In article <1713@orca.UUCP> jans@orca.UUCP (Jan Steinman) writes:
>In article <796@kuling.UUCP> grzm@kuling.UUCP (Gunnar Blomberg/ADB) writes:
>>... there are a couple of features I've been missing rather badly...
>>...
>>2. A quick subroutine call.
>>
>>  What I would really like to see here is something like the PDP-10 JSP
>>instruction, something that jumps to a subroutine and puts the return
>>address in a register instead of on the stack.
>
>I hope you never try anything recursive this way!  Current popular recursive-
>capable languages don't have any way to guarantee a given routine will never
>be used recursively, so compilers for such languages (Pascal, C, Ada, etc.)
>would never use such an instruction.  As for non-recursive assembly code, I
>would look carefully at re-designing your entire calling scheme.  If time-
>optimal, macrofy and in-line the calls (with the added advantage of being able
>to use arbitrary registers).  If stack space-optimal, write a macro that
>sticks the PC in a register, then jumps.
>
>Guess what I'm really trying to say is that I don't see enough use for either
>of these things to justify the effort needed to put them in.
>....
I would also like to see a simple, register based, calling sequence on
microprocessors.  Here are my reasons:

1. Simple compilers for most languages usually start off procedures
   by saving a bunch of registers, and finish by restoring the same
   set.  The trend for CISC machines (vax, 68000, etc) is to provide
   some variant on the "push multiple registers"/"save according to
   register mask" theme.  Given this kind of prelude, it doesn't really
   matter whether the PC is pushed on the stack at the JSR, or at the
   MOVEM.  Recursion still works fine.  And since simple compilers
   usually don't do to well at allocating registers across procedure
   calls, the cost of the tied up register is not to great either.
   This assumes, of course, a register intensive architecture.

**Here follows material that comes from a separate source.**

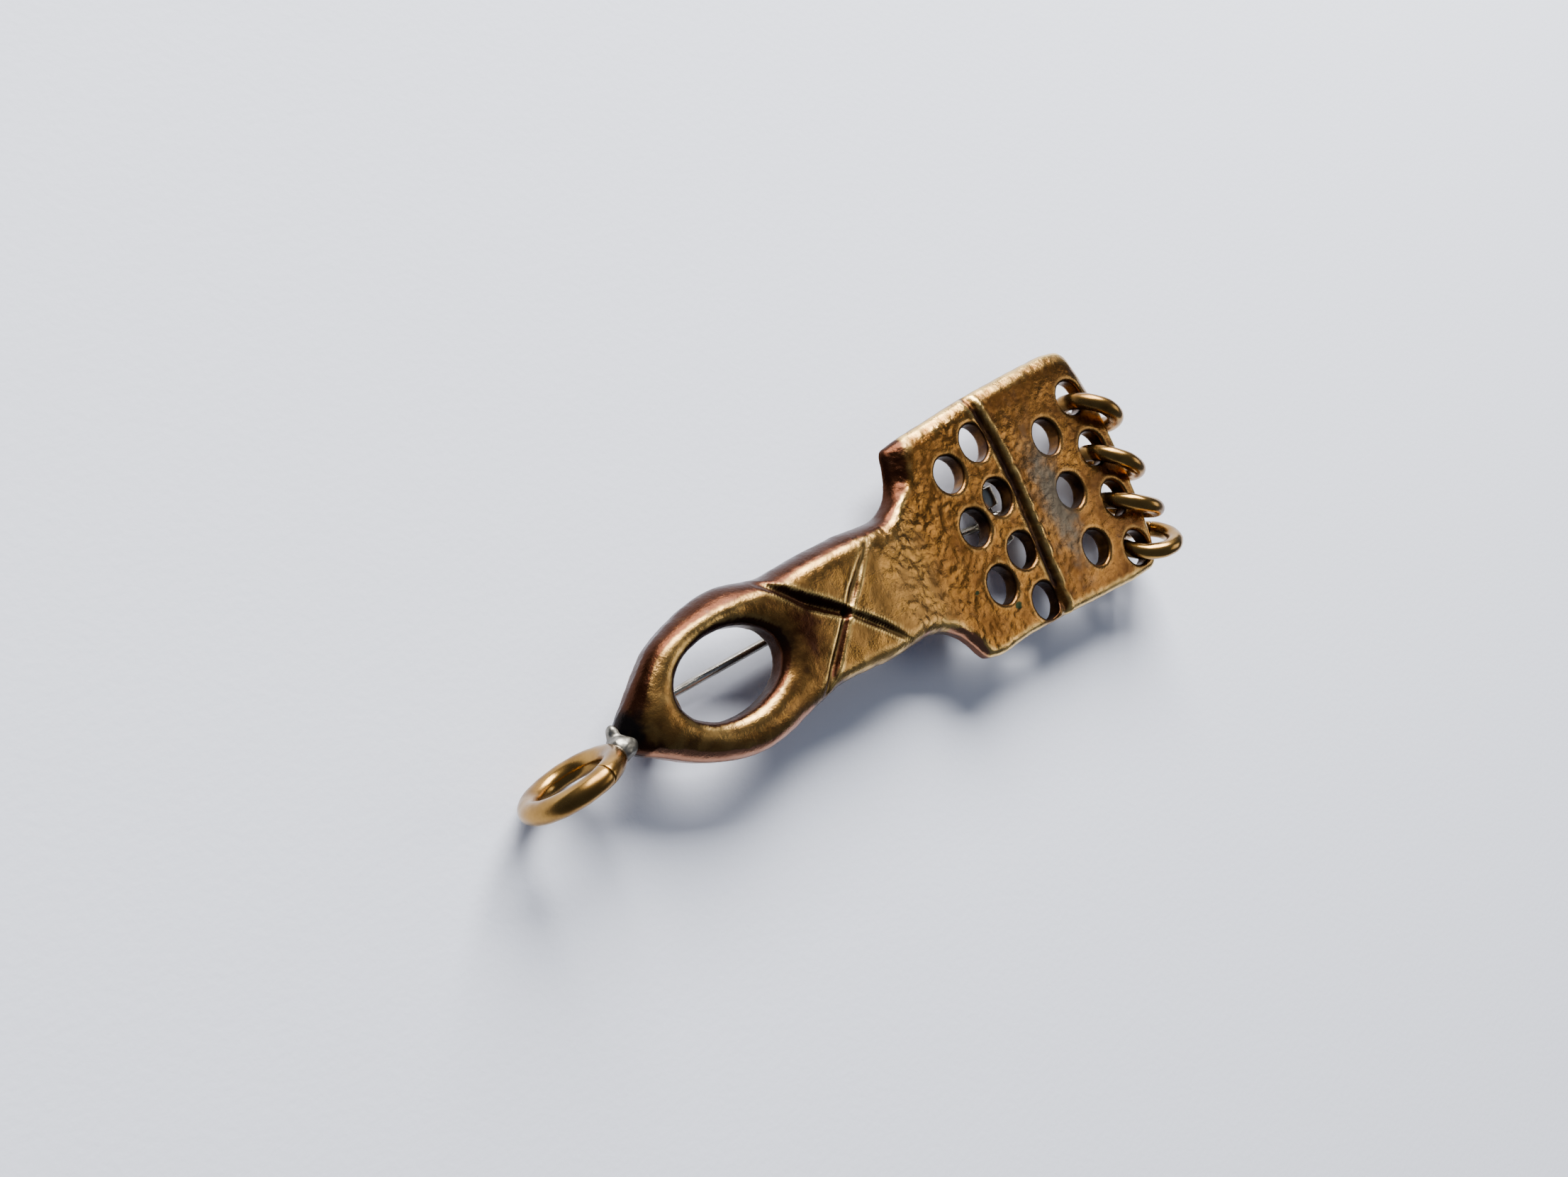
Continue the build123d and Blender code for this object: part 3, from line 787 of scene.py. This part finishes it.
def makeHinge():
    for side in ("left", "right"):
        node = "hinge_knuckle_" + side
        low, high = (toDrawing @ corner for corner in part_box(node))
        half, b, c = (high.y - low.y) / 2, hinge["bevel"], hinge["boreBevel"]
        r, bore = hinge["tubeRadius"], hinge["bore"]
        profile = [(bore, -half + c), (bore + c, -half), (r - b, -half), (r - b * 0.3, -half + b * 0.3),
                   (r, -half + b), (r, half - b), (r - b * 0.3, half - b * 0.3), (r - b, half),
                   (bore + c, half), (bore, half - c)]
        tube = turned(node + "_tube", profile, middleOf(node))
        place(tube, "holder", "hinge_nickel", hingeNickel, node)
    low, high = (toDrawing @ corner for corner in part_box("hinge_rivet"))
    half, rise, head = (high.y - low.y) / 2, hinge["headRise"], hinge["headRadius"]
    end = [(0.0, half), (head * 0.45, half - rise * 0.12), (head * 0.8, half - rise * 0.42),
           (head, half - rise * 0.85), (head * 0.97, half - rise), (hinge["rivetRadius"], half - rise)]
    profile = end + [(r, -a) for r, a in reversed(end)]
    place(turned("hinge_rivet_wire", profile, hingeMiddle, closed=False), "holder", "pin_steel", pinSteel,
          "hinge_rivet")


makeHinge()


softParts = {
    # width and segments of the rounded corners; wobble in mm, and the scale of the noise behind it
    "catch": {"piece": "catch_strip", "slot": "catch_bronze", "material": catchBronze,
              "width": 0.12, "segments": 2, "wobble": 0.03, "scale": 1.3},
    "catch_solder": {"piece": "catch_solder_film", "slot": "solder", "material": solderGrey,
                     "width": 0.04, "segments": 2, "wobble": 0.02, "scale": 2.0},
}


def softened(node):
    # a merged copy of the CAD solid with its corners rounded and its faces a little uneven
    values = softParts[node]
    flatAngle, sharpAngle, longEdge = math.radians(2), math.radians(35), 0.5
    bm = bmesh.new()
    bm.from_mesh(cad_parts[node].data)
    bmesh.ops.transform(bm, matrix=toDrawing, verts=bm.verts)
    bmesh.ops.remove_doubles(bm, verts=bm.verts, dist=1e-3)
    bmesh.ops.dissolve_limit(bm, angle_limit=flatAngle, verts=bm.verts, edges=bm.edges)
    sharp = [e for e in bm.edges if e.is_manifold and e.calc_face_angle() > sharpAngle]
    bmesh.ops.bevel(bm, geom=sharp, offset=values["width"], offset_type="OFFSET",
                    segments=values["segments"], profile=0.5, affect="EDGES", material=-1,
                    clamp_overlap=True)
    bmesh.ops.triangulate(bm, faces=[f for f in bm.faces if len(f.verts) > 4])
    long = [e for e in bm.edges if e.calc_length() > longEdge]
    bmesh.ops.subdivide_edges(bm, edges=long, cuts=2, use_grid_fill=True)
    bm.normal_update()
    for v in bm.verts:
        v.co += v.normal * noise.noise(v.co * values["scale"]) * values["wobble"]
    piece = finishMesh(bm, values["piece"])
    return place(piece, "holder", values["slot"], values["material"], node)


for softNode in softParts:
    softened(softNode)

solders = {
    "voxel": 0.11,
    # each lump: middle, then its half sizes, in drawing millimetres
    "tip": [((-24.8, -0.75, -0.8), (1.15, 1.15, 1.15)), ((-24.3, -0.8, -0.5), (1.0, 0.85, 0.75)),
            ((-24.2, -1.2, -1.0), (1.2, 0.6, 0.6)), ((-24.6, 0.3, -1.1), (0.6, 0.95, 0.6))],
    # passes of smoothing, height of the lumps left in mm, and their scale
    "tip_solder": {"piece": "tip_solder_blob", "smooths": 7, "wobble": 0.06},
    "hinge_solder": {"piece": "hinge_solder_fillets", "smooths": 4, "wobble": 0.1},
    "wobbleScale": 2.2,
}


def molten(bm, node):
    # runs separate lumps together into one smooth lumpy skin
    name = solders[node]["piece"]
    mesh = bpy.data.meshes.new(name)
    bm.to_mesh(mesh)
    bm.free()
    lump = bpy.data.objects.new(name, mesh)
    bpy.context.scene.collection.objects.link(lump)
    remesh = lump.modifiers.new("skin", "REMESH")
    remesh.mode = "VOXEL"
    remesh.voxel_size = solders["voxel"]
    skin = bpy.data.meshes.new_from_object(lump.evaluated_get(bpy.context.evaluated_depsgraph_get()))
    bpy.data.objects.remove(lump)
    bm = bmesh.new()
    bm.from_mesh(skin)
    for _ in range(solders[node]["smooths"]):
        bmesh.ops.smooth_vert(bm, verts=bm.verts, factor=0.5, use_axis_x=True, use_axis_y=True,
                              use_axis_z=True)
    bm.normal_update()
    for v in bm.verts:
        v.co += v.normal * noise.noise(v.co * solders["wobbleScale"]) * solders[node]["wobble"]
    return place(finishMesh(bm, name), "holder", "solder", solderGrey, node)


def makeTipSolder():
    bm = bmesh.new()
    for middle, half in solders["tip"]:
        bmesh.ops.create_icosphere(bm, subdivisions=3, radius=1.0,
                                   matrix=Matrix.Translation(middle) @ Matrix.Diagonal((*half, 1)))
    molten(bm, "tip_solder")


def makeHingeSolder():
    bm = bmesh.new()
    bm.from_mesh(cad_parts["hinge_solder"].data)
    bmesh.ops.transform(bm, matrix=toDrawing, verts=bm.verts)
    bmesh.ops.remove_doubles(bm, verts=bm.verts, dist=1e-3)
    molten(bm, "hinge_solder")


makeTipSolder()
makeHingeSolder()
print("hinge, catch and solder ready")

# Floor, light and camera

setting = {
    "floorSize": 1.6, "paper": (0.82, 0.86, 0.97, 1),
    "fibreScale": 1500.0, "fibreDepth": 0.02,
    # lamps in metres and watts
    "lamps": {
        "window": {"at": (0.20, 0.46, 0.32), "size": (0.42, 0.34), "power": 15.0,
                   "colour": (1.0, 0.985, 0.97)},
        "farWall": {"at": (0.52, -0.20, 0.44), "size": (0.34, 0.25), "power": 0.75,
                    "colour": (1.0, 0.97, 0.92)}},
    "sky": (0.50, 0.60, 0.85, 1), "skyStrength": 0.20,
    # the camera's place in drawing millimetres, and its axes
    "cameraAt": (-74.870, 12.459, 95.956), "lens": 32.55,
    "right": (0.71320546, -0.42546193, 0.55706384), "up": (0.38117073, 0.90235257, 0.20116836),
    "forward": (0.58825747, -0.06886206, -0.80573641),
}


def makeSetting():
    bm = bmesh.new()
    bmesh.ops.create_grid(bm, x_segments=2, y_segments=2, size=setting["floorSize"] / 2)
    mesh = bpy.data.meshes.new("paper")
    bm.to_mesh(mesh)
    bm.free()
    floor = bpy.data.objects.new("paper", mesh)
    bpy.context.scene.collection.objects.link(floor)
    material = bpy.data.materials.new("paper")
    material.use_nodes = True
    nodes, links = material.node_tree.nodes, material.node_tree.links
    shader = nodes["Principled BSDF"]
    shader.inputs["Base Color"].default_value = setting["paper"]
    shader.inputs["Roughness"].default_value = 0.85
    fibres = nodes.new("ShaderNodeTexNoise")
    fibres.inputs["Scale"].default_value = setting["fibreScale"]
    bump = nodes.new("ShaderNodeBump")
    bump.inputs["Distance"].default_value = setting["fibreDepth"] * mm
    coords = nodes.new("ShaderNodeTexCoord")
    links.new(coords.outputs["Object"], fibres.inputs["Vector"])
    links.new(fibres.outputs["Fac"], bump.inputs["Height"])
    links.new(bump.outputs["Normal"], shader.inputs["Normal"])
    mesh.materials.append(material)
    for name, values in setting["lamps"].items():
        lamp = bpy.data.lights.new(name, "AREA")
        lamp.shape = "RECTANGLE"
        lamp.size, lamp.size_y = values["size"]
        lamp.energy = values["power"]
        lamp.color = values["colour"]
        light = bpy.data.objects.new(name, lamp)
        light.location = values["at"]
        light.rotation_mode = "QUATERNION"
        light.rotation_quaternion = (-Vector(values["at"])).to_track_quat("-Z", "Y")
        bpy.context.scene.collection.objects.link(light)
    world = bpy.data.worlds.new("room")
    world.use_nodes = True
    background = world.node_tree.nodes["Background"]
    background.inputs["Color"].default_value = setting["sky"]
    background.inputs["Strength"].default_value = setting["skyStrength"]
    bpy.context.scene.world = world
    lens = bpy.data.cameras.new("camera")
    lens.lens = setting["lens"]
    lens.sensor_width = 36.0
    lens.clip_start, lens.clip_end = 0.005, 10.0
    camera = bpy.data.objects.new("camera", lens)
    right, up, forward = (Vector(setting[key]) for key in ("right", "up", "forward"))
    camera.matrix_world = Matrix.Translation(toFrame @ Vector(setting["cameraAt"])) @ Matrix(
        (right, up, -forward)).transposed().to_4x4()
    bpy.context.scene.collection.objects.link(camera)
    bpy.context.scene.camera = camera


makeSetting()
print("setting ready")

2. It is quite easy to detect a large class of routines in ANY LANGUAGE
   that are not called recursively.  In the most general case, just
   build a call graph and look for cycles.  Given a more traditional
   compile&link compiler architecture it would still pay to look for
   routines that don't call any other functions (or any functions
   outside of the current module/source file).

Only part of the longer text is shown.